No one would suspect that these orphan survivors in the wild, these "dirty
trees," as the experts call them that stain clothing and discolor the
concrete with which we are paving the planet - are among the most
aristocratic of trees. Through the ages, and even today, the mulberry has
been valued for its leaves (used in silk culture), for its inner bark
(used to make vellum paper), and for the wild juiciness of its fruit (far
from always being "flat and insipid," as the experts say). It also sees
service as a windbreak, as a shade tree, as an ornamental (especially in
varieties like the weeping mulberry), and the related "paper mulberry" (Broussonetia
papyrifera) is cultivated exclusively for paper in Asia. The mulberry is
even valuable as a decoy in the war fruit growers have been waging for
centuries against birds.
Though it isn’t grown commercially in America anymore, no tree has a
longer history of cultivation than the mulberry. In his L'origins des
plantes cultives, a work painstakingly compiled from ancient writings and
archeological evidences, Alphonse de Candolle wrote that mulberries were
one of the 27 crop plants cultivated in the Old World (Europe, Africa, and
Asia) more than four thousand years ago - strawberries and raspberries
having been raised only half as long by people kind.
The Best Mulberry
Varieties To Grow
The mulberry genus, Morus, belongs to the same family as the fig,
breadfruit, and rubber trees, not to mention Cannabis sativa, the plant
from which marijuana is obtained, and the genus Humulus, from which the
hops used for making beer are obtained. There are about twelve species of
the Morus genus, but only five or so are planted for their fruit, many
varieties are ever-bearing-stretching their fruiting over the entire
summer - while others ripen early and still others relatively late in
summer. Nurserymen can recommend varieties suited to your area and
ripening times, so that you can pick mulberries over a four or five month
period. Some of the better ones are King, Downing, Wellington, Black
English, Russian, Thorbum, Troubridge, Shaheni Red, Everbearing, Hicks,
New American, Bideneh Seedless White, and Black Persian (especially good
for the West Coast and southern regions). All should bear a year or two
after planting.
When, Where, And
How To Plant
Mulberry trees ordered barefoot from a nursery or propagated from the wild
are best planted in early spring … when the ground begins to warm up. The
trees should be set about 30 feet apart. They prefer a rich, loamy soil
that is somewhat moist, but they are not at all finicky and will grow
almost anywhere, even in sandy soil. In cold or very wet areas, mulberry
fruits tend to drop off the tree before fully ripening, however, and trees
grown in cultivated ground bear better than those planted on a lawn.

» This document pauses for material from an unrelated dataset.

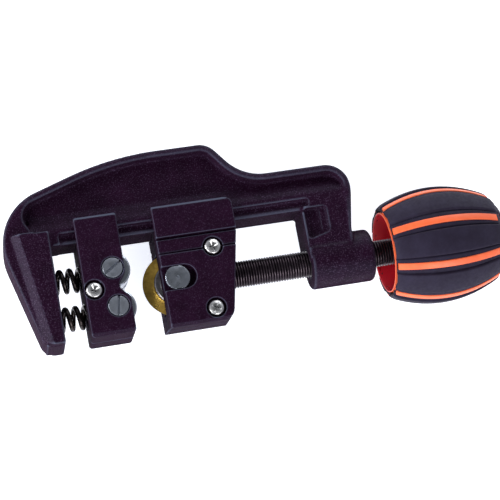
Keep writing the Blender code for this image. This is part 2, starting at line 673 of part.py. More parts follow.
def add_feed_screw(parent):
    collar = [(THREAD_RADIUS, COLLAR_X[1]), (COLLAR_RADIUS, COLLAR_X[1]), (COLLAR_RADIUS, COLLAR_X[0])]
    profile = [
        (0, SHANK_X[1]), (SHANK_RADIUS - 0.5, SHANK_X[1]), (SHANK_RADIUS, SHANK_X[1] - 0.5),
        (SHANK_RADIUS, SHANK_X[0]), (THREAD_RADIUS, SHANK_X[0]), *collar, (0, COLLAR_X[0]),
    ]
    turned("feed_screw", profile, (0, 0, 0), BLACKED, axis="X", parent=parent)


def add_thrust_washer(parent):
    right = COLLAR_X[0] - GAP
    left = right - WASHER_THICKNESS
    outer, inner = COLLAR_RADIUS - 0.2, 1.5
    profile = [(outer, right), (outer, left), (inner, left), (inner, right)]
    turned("thrust_washer", profile, (0, 0, 0), BRONZE, axis="X", parent=parent)


def ribs(width, low, high, drop, depth):
    """Eight long bars round the barrel, each following its curve."""
    bm = bmesh.new()
    for number in range(RIB_COUNT):
        outer = [(x, radius) for radius, x in barrel_profile(low, high, drop)]
        inner = [(x, radius - depth) for x, radius in reversed(outer)]
        rib = prism(outer + inner, -width / 2, width / 2)
        mesh = bpy.data.meshes.new("rib")
        rib.to_mesh(mesh)
        rib.free()
        start = len(bm.verts)
        bm.from_mesh(mesh)
        bm.verts.ensure_lookup_table()
        bpy.data.meshes.remove(mesh)
        turn = Matrix.Rotation(RIB_PHASE + math.tau * number / RIB_COUNT, 3, "X")
        bmesh.ops.rotate(bm, cent=(0, 0, 0), matrix=turn, verts=bm.verts[start:])
    return bm


def add_knob(parent):
    core_drop = GRIP_THICKNESS + GAP
    bore = barrel(KNOB_X[0]) - MOUTH_WALL
    pocket = cap_pocket()
    hole = SHANK_RADIUS + GAP
    core = turned(
        "knob_core",
        [
            (pocket, CAP_X), (barrel(GRIP_X[1]) - core_drop, CAP_X),
            *barrel_profile(GRIP_X[0], GRIP_X[1], core_drop),
            (barrel(GRIP_X[0]) - core_drop, GRIP_X[0] - GAP),
            (barrel(KNOB_X[0]) - 1.3, GRIP_X[0] - GAP), (barrel(KNOB_X[0]) - 1.6, KNOB_X[0]),
            (bore, KNOB_X[0]), (bore, END_WALL_X[0]), (hole, END_WALL_X[0]), (hole, END_WALL_X[1]),
            (pocket, END_WALL_X[1]),
        ],
        (0, 0, 0), ORANGE, axis="X", parent=parent,
    )
    rib_set = ribs(RIB_WIDTH, *RIB_X, RIB_DROP, GRIP_THICKNESS + 1.0)
    boolean(core, mesh_object("rib_set", rib_set, parent=parent), "UNION")
    grip = turned(
        "knob_grip",
        [
            (barrel(GRIP_X[1]) - 1.4, GRIP_X[1] + 0.5),
            *barrel_profile(GRIP_X[0] + 0.6, GRIP_X[1] - 0.6, 0),
            (barrel(GRIP_X[0]) - 0.6, GRIP_X[0]),
            *reversed(barrel_profile(*GRIP_X, GRIP_THICKNESS)),
            (barrel(GRIP_X[1]) - GRIP_THICKNESS, GRIP_X[1] + 0.5),
        ],
        (0, 0, 0), RUBBER, axis="X", parent=parent,
    )
    slots = ribs(RIB_WIDTH + 2 * GAP, RIB_X[0] - GAP, RIB_X[1] + GAP, -1, GRIP_THICKNESS + 2)
    boolean(grip, mesh_object("rib_slots", slots, parent=parent))


def add_knob_fixings(parent):
    """The washer and nut on the screw's shank, and the cap that closes the knob's end."""
    low = END_WALL_X[1] + GAP
    high = low + KNOB_WASHER_THICKNESS
    bore, rim = SHANK_RADIUS + GAP, KNOB_WASHER_RADIUS
    profile = [(rim, high), (rim, low), (bore, low), (bore, high)]
    turned("knob_washer", profile, (0, 0, 0), ZINC, axis="X", parent=parent)
    seat = high + GAP
    corner = NUT_FLATS_HALF / math.cos(math.pi / 6)
    nut = mesh_object("knob_nut", rod(corner, seat, seat + NUT_HEIGHT, "X", 6), look=ZINC, parent=parent)
    hole = rod(bore, seat - REACH, seat + NUT_HEIGHT + REACH, "X")
    boolean(nut, mesh_object("nut_bore", hole, parent=parent))
    outer = cap_pocket() - GAP
    inner = outer - CAP_WALL
    turned(
        "knob_cap",
        [
            (0, KNOB_X[1]), (outer - 1.5, KNOB_X[1]), (outer - 0.4, KNOB_X[1] - 0.5),
            (outer, KNOB_X[1] - 1.5), (outer, low), (inner, low), (inner, CAP_X + 0.2), (0, CAP_X + 0.2),
        ],
        (0, 0, 0), RUBBER, axis="X", parent=parent,
    )


# ---- assembly --------------------------------------------------------------------------------

def ground_point():
    """The tool's place in the world: the origin is under its middle, level with the knob's side."""
    outline = rounded(frame_corners())
    left = min(point.x for point in outline)
    top = max(point.y for point in outline)
    return Vector((-(left + KNOB_X[1]) / 2, -(top - KNOB_RADIUS) / 2, KNOB_RADIUS)) * MM


tool.location = ground_point()
add_frame()
for level, sign in (("upper", 1), ("lower", -1)):
    add_spring(f"{level}_spring", ROLLER_Y * sign)

roller_slide = empty("roller_slide", (0, 0, 0), tool)
add_roller_carriage(roller_slide)
for level, sign, slot_turn in (("upper", 1, math.radians(33)), ("lower", -1, math.radians(80))):
    axis = empty(f"{level}_roller_axis", (ROLLER_X, ROLLER_Y * sign, 0), roller_slide)
    add_roller(f"{level}_roller", axis)
    add_pin(f"{level}_roller_pin", ROLLER_Y * sign, slot_turn, roller_slide)
add_carriage_screw("roller_carriage_screw", ROLLER_SCREW, math.radians(20), roller_slide)

cutter_slide = empty("cutter_slide", (0, 0, 0), tool)
add_cutter_carriage(cutter_slide)
for level, place, cross in zip(("upper", "lower"), CUTTER_SCREWS, (15, 60)):
    add_carriage_screw(f"{level}_cutter_screw", place, math.radians(cross), cutter_slide)
add_axle(cutter_slide)
add_thrust_washer(cutter_slide)
wheel_axis = empty("wheel_axis", (AXLE_X, 0, 0), cutter_slide)
add_wheel(wheel_axis)
add_wheel_bush(wheel_axis)

screw_axis = empty("screw_axis", (0, 0, 0), cutter_slide)
add_feed_screw(screw_axis)
add_knob(screw_axis)
add_knob_fixings(screw_axis)
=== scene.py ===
# %% [markdown]
# # A screw-fed pipe cutter
# The tool lies on its side on a pale table. A cast C-frame carries two sliding carriages: one holds
# two rollers and is pushed by springs, the other holds the cutter wheel and is moved by a screw
# with a ribbed barrel knob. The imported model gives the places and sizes. Nearly every visible
# piece is made again here with softer edges and finer parts, and rides on the body that moves it.

# %% Load the frame
import math

import bmesh
import bpy
from mathutils import Matrix, Vector


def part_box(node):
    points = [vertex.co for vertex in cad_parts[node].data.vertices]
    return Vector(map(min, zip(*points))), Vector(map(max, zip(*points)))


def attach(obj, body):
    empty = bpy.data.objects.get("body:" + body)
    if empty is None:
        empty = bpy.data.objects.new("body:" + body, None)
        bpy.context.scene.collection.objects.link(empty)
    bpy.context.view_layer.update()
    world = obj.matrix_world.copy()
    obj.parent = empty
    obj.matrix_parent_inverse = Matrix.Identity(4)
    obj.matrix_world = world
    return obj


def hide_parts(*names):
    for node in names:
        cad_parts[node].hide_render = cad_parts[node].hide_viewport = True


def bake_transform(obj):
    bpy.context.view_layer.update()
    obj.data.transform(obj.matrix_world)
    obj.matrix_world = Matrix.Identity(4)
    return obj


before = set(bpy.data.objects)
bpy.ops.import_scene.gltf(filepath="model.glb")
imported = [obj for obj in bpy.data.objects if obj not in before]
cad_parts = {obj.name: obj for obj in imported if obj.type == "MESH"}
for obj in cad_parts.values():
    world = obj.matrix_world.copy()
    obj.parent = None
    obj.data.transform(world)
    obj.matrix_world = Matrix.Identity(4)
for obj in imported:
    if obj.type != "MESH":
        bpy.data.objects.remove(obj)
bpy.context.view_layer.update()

# %% [markdown]
# ## Where things are
# The tool is easier to make in millimetres on its own axes: X along the screw towards the knob,
# Y towards the beam, Z out of the front. The middle of the screw and the knob's end give the tool's
# place in the world, and each node's box gives the place of its piece. Points closer than WELD are
# merged, heights closer than NEAR count as equal, and PAST lies beyond the front of every casting.

# %% Tool axes
MM = 0.001
KNOB_END_X = 75.4
WELD = 0.0001
NEAR = 0.01
PAST = 16
screw_middle = (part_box("feed_screw")[0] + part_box("feed_screw")[1]) / 2
TOOL = Vector((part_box("knob_cap")[1].x - KNOB_END_X * MM, screw_middle.y, screw_middle.z))


def low(node):
    """Lowest corner of a node, in millimetres on the tool's axes."""
    return (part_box(node)[0] - TOOL) / MM


def high(node):
    """Highest corner of a node, in millimetres on the tool's axes."""
    return (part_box(node)[1] - TOOL) / MM


def middle(node):
    return (low(node) + high(node)) / 2


WHEEL_X = middle("cutter_wheel").x
ROLLER_X = middle("upper_roller").x
ROLLER_Y = middle("upper_roller").y
HALF = high("cutter_carriage_front").z
print("tool origin", [round(v, 5) for v in TOOL], "wheel at", round(WHEEL_X, 2))

# %% [markdown]
# ## Outlines and solids
# Most of the cast pieces start as a flat outline with rounded corners. The outline becomes one
# face, and an extrusion gives it depth. Where a hollow widens upwards, several outlines are
# bridged level by level instead.

# %% Outlines and what is extruded from them
def rounded(corners, steps=6):
    """Points of an outline from its corners (x, y, radius)."""
    points = []
    for i, (x, y, radius) in enumerate(corners):
        here = Vector((x, y))
        if radius == 0:
            points.append(here)
            continue
        before = Vector(corners[i - 1][:2]) - here
        after = Vector(corners[(i + 1) % len(corners)][:2]) - here
        half = before.angle(after) / 2
        inward = (before.normalized() + after.normalized()).normalized()
        centre = here + inward * radius / math.sin(half)
        start = here + before.normalized() * radius / math.tan(half)
        end = here + after.normalized() * radius / math.tan(half)
        sweep = (end - centre).angle_signed(start - centre)
        for step in range(steps + 1):
            points.append(centre + Matrix.Rotation(sweep * step / steps, 2) @ (start - centre))
    return points


def prism(points, bottom, top):
    """A flat outline extruded between two heights."""
    bm = bmesh.new()
    face = bm.faces.new([bm.verts.new((x, y, bottom)) for x, y in points])
    grown = bmesh.ops.extrude_face_region(bm, geom=[face])["geom"]
    lifted = [part for part in grown if isinstance(part, bmesh.types.BMVert)]
    bmesh.ops.translate(bm, vec=(0, 0, top - bottom), verts=lifted)
    bmesh.ops.recalc_face_normals(bm, faces=bm.faces)
    return bm


def box(near, far):
    """A box from two opposite corners, for cutting."""
    near, far = (Vector(map(pick, near, far)) for pick in (min, max))
    bm = bmesh.new()
    matrix = Matrix.Translation((near + far) / 2) @ Matrix.Diagonal((*(far - near), 1))
    bmesh.ops.create_cube(bm, size=1, matrix=matrix)
    return bm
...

Needless to say, full sun will ensure more and better fruit, yet all
varieties will produce berries in fairly deep shade as well. In other
words, you can just plant a mulberry tree and forget about it - it will
usually make it on its own - but for the best crops of berries, give the
tree a little care. If the soil is poor where you plant a mulberry, for
example, dig a deep hole and fill it with compost before transplanting. If
the ground is dry, water the tree through the summer until its roots get
established. And if the tree is planted in a cold climate, try to place it
against a wall in the warmest part of the garden.
Space-Saving
Mulberries For The Garden, Patio, And Greenhouse
The ten-foot high Korean mulberry species and other bush-like types are
sometimes planted to save space it the garden that isn’t big enough to
accommodate a standard tree. Almost any variety of mulberry can be trained
into space saving forms. One method is simply to keep a standard tree
small by constant pruning, restricting it to about a three-foot stem and a
small head. A handsome wall tree is another alternative - just train the
mulberry in the shape of a fan against a south wall, keeping the branches
a foot apart and cutting back all side shoots to six leaves in the summer
to form fruiting spurs. Feed wall trees with a weak solution of liquid
manure when they begin to fruit heavily.
The ultimate in space saving mulberries is probably the pot tree, which is
grown in a twelve-inch pot on the patio or in the greenhouse. It can be
simply a bush form or might be trained in a unique pyramid shape. Pot
trees should be cared for like any standard tree, but they do need to be
repotted every year in early spring before growth begins. Keep pot trees
from getting too tall by nipping their leaders when necessary and cut back
the laterals to six leaves in early summer to encourage the production of
fruit bearing spurs. They, too, should be fertilized with a weak
“manure-tea” (manure and water) solution when fruiting heavily.
Assorted Mulberry
Ploys
Birds are so partial to mulberries that many home gardeners and commercial
fruit growers plant a few mulberry trees to act as decoys and distract our
feathered friends from blueberries and strawberries.
Farmers often plant mulberries to satisfy their chickens, which eat their
fill of mulberries and don’t bother other berries as they patrol the
garden for insects.
In the past, farmers who raised pigs planted a mulberry area with oaks, or
planted mulberries between standing oaks, to provide their porkers with
acorns and mulberries, two of their favorite foods.